The district officer, besides being head of a small administrative staff, was responsible for his district's treasury and its police force, and was also its chief magistrate. So my father had to try Lally's fiancee. It was an open-and-shut case because he made no attempt to deny the charges against him. But what sentence should be imposed? Another young man – a Chinese man – had been convicted a few weeks earlier of a similar offence and been sent to prison. The whole of Mergui was agog to learn whether a European would be given the same sentence.

My father asked in court if there was anything to be said in mitigation before he passed sentence. But the young man refused to say anything. Although my father believed he was being quite courageous in refusing to incriminate bigger fish who had been involved in the crime, he felt he had no choice but to send him to prison. That sentence was appealed to a pompous judge in Rangoon who roundly reproved my father for his decision and freed the young man who was quickly hustled off home to Britain.

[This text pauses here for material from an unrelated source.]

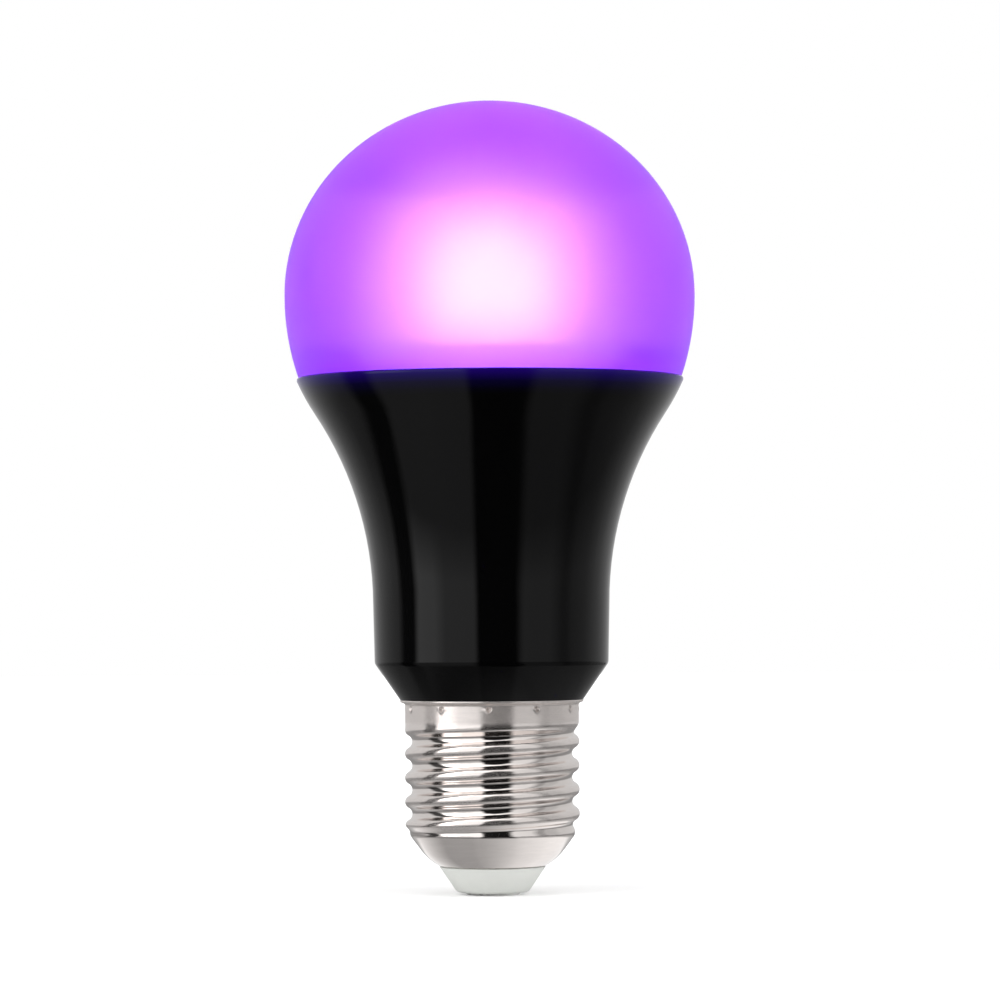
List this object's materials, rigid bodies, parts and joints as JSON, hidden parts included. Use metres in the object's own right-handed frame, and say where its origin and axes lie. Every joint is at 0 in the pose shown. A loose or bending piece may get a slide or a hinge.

What must have been the atmosphere around the breakfast table on the morning after the trial? What must Lally have felt about her employers – this couple, younger than she was, who were happily married and now proud parents of a second child? All I know is that she played to the whistle. As the day approached for my father to be sent home again on leave, Lally found another man working on a plantation; a man a good deal older than herself this time. My parents again thought he was 'quite unsuitable.' According to gossip in the club, he already had a wife in Malaya. Undeterred, Lally got him to the altar a few days before our departure and they were married. He disappeared next morning and was never seen or heard of again.

Soon afterwards we set off on a small ship to Rangoon and there boarded the liner that took us on the four-week voyage to Britain. Aged just six, I knew nothing about these events at the time. On the voyage home Aunty Lally seemed quiet and rather sad. I never saw her again, and she must now be long dead. I still feel I owe her some sort of apology.